US cotton traders expect a physical delivery of the fibre against the expiring July contract, large enough to deplete swelling exchange stocks 20 percent or more, and tighten supplies heading into the new 2013/14 crop year. ICE Futures US certified stocks are at three-year highs of almost 600,000 bales. But almost a fifth of that total was already slated to be delivered against the nearby contract when it expires on July 9, according to exchange data. Dealers said they expect orders to push that total higher in coming days.
The exchange issued notices for 1,030 contracts worth of cotton to be delivered as of Tuesday, equivalent to about 100,000 bales of cotton. That was a sharp jump from just 116 contracts listed on Monday, and traders expect that total to increase before the contract expires. One US broker estimated it will be as much as 400,000 bales. "This shows that someone needed the cotton, and so they're sourcing it from the board," the US broker said.
Newedge USA LLC was listed as the main taker of 1,017 of the July contracts, the most recent ICE data showed, with dealers saying the futures broker will receive it on behalf of a single large merchant that needs fiber for sales already on the books. The identify of the merchant is not certain. "This shows demand. The stopper must have a home for that cotton, it must be sold," said John Flanagan, an analyst at Flanagan Trading Corp in North Carolina.
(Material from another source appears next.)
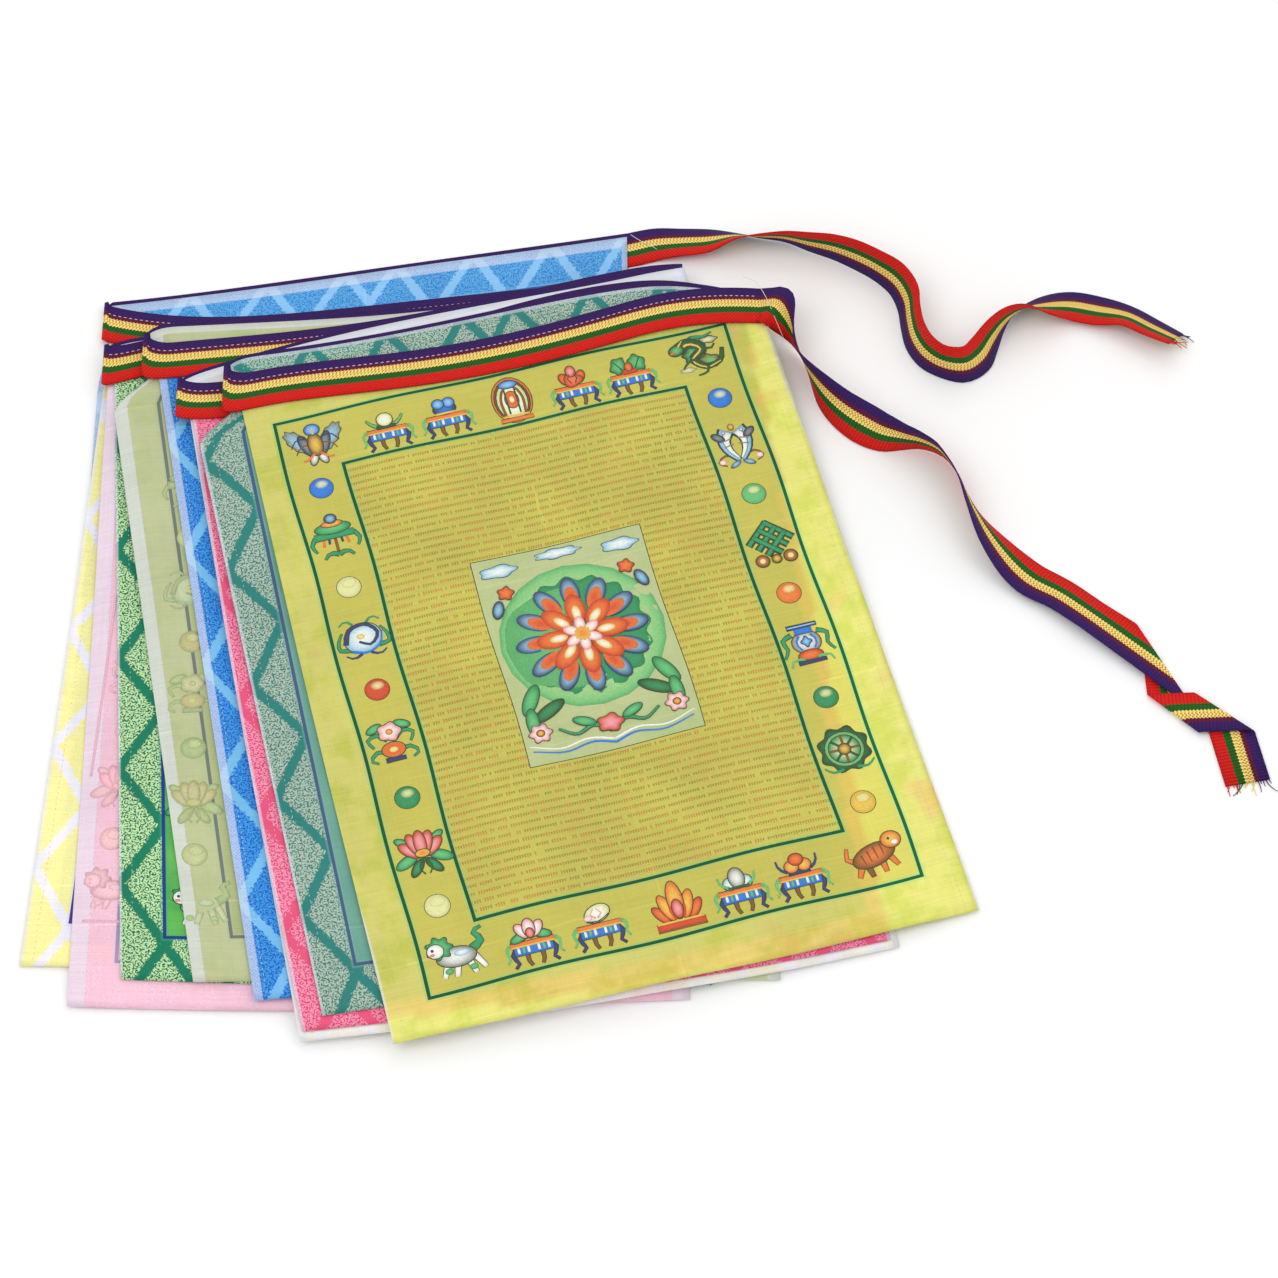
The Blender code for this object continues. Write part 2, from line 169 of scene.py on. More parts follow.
# The woven and printed patterns
WEAVE_PITCH = 0.42
RIB = 1.8
CORD = 1.2
FLECK = (0.9, 1.1)
FLECKED = ((10.9, 11.4), (14.6, 14.1))
TOOTH = (0.9, 0.8)
DIAMOND = (42.0, 66.0)
DIAMOND_RISE = 27.5
TICK = 1.25
FOLD_PITCH = 47.5
PICTURE_DROP = 2.0
# Added to a value before it is wrapped, so that it is never negative
FAR = 1000.0

# The print, laid out from its middle, and the camera that it was measured by
PRINT_TURN = 15.48
PRINT_PLANE = 12.7
CAMERA = (26.4, -909.2, 1487.0)
CAMERA_TILT = 31.69
CAMERA_LENS = 100.0
SENSOR = 36.0
LAMPS = (("key", (-0.9, -0.6, 2.0), 1.6, 16.0), ("fill", (1.3, -0.4, 1.8), 1.8, 7.0),
         ("back", (0.2, 1.6, 1.8), 1.8, 8.0))
SKY = 0.72
FLOOR_REACH = 6.0
FLOOR_DROP = 0.0002


def linear(red, green, blue):
    """A colour given as 0 to 255 display values, in linear light."""
    share = np.array((red, green, blue)) / 255.0
    light = np.where(share <= 0.04045, share / 12.92, ((share + 0.055) / 1.055) ** 2.4)
    return tuple(float(value) for value in light)


def length(name, description, default):
    """A size property, in metres."""
    return FloatProperty(name=name, description=description, default=default * MM,
                         min=0.0, precision=5, subtype="DISTANCE", unit="LENGTH")


def colour(name, description, *display):
    """A colour property, from display values."""
    return FloatVectorProperty(name=name, description=description, size=3,
                               default=linear(*display), min=0.0, max=1.0, subtype="COLOR")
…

A delivery of that size would remove some 65 percent of 620,000 bales of available exchange stocks, including over 576,000 bales of certified and another nearly 50,000 bales awaiting review by the US Department of Agriculture. That would severely deplete domestic supplies even as demand from China, the world's top textile market, shows no signs of abating.
The global surplus this season will be a record, but Beijing's state reserve is expected to hold more than half of the over 80 million bales, which is therefore not available to the market. That has forced mills in the country to increase imports to offset the shortage of local supplies.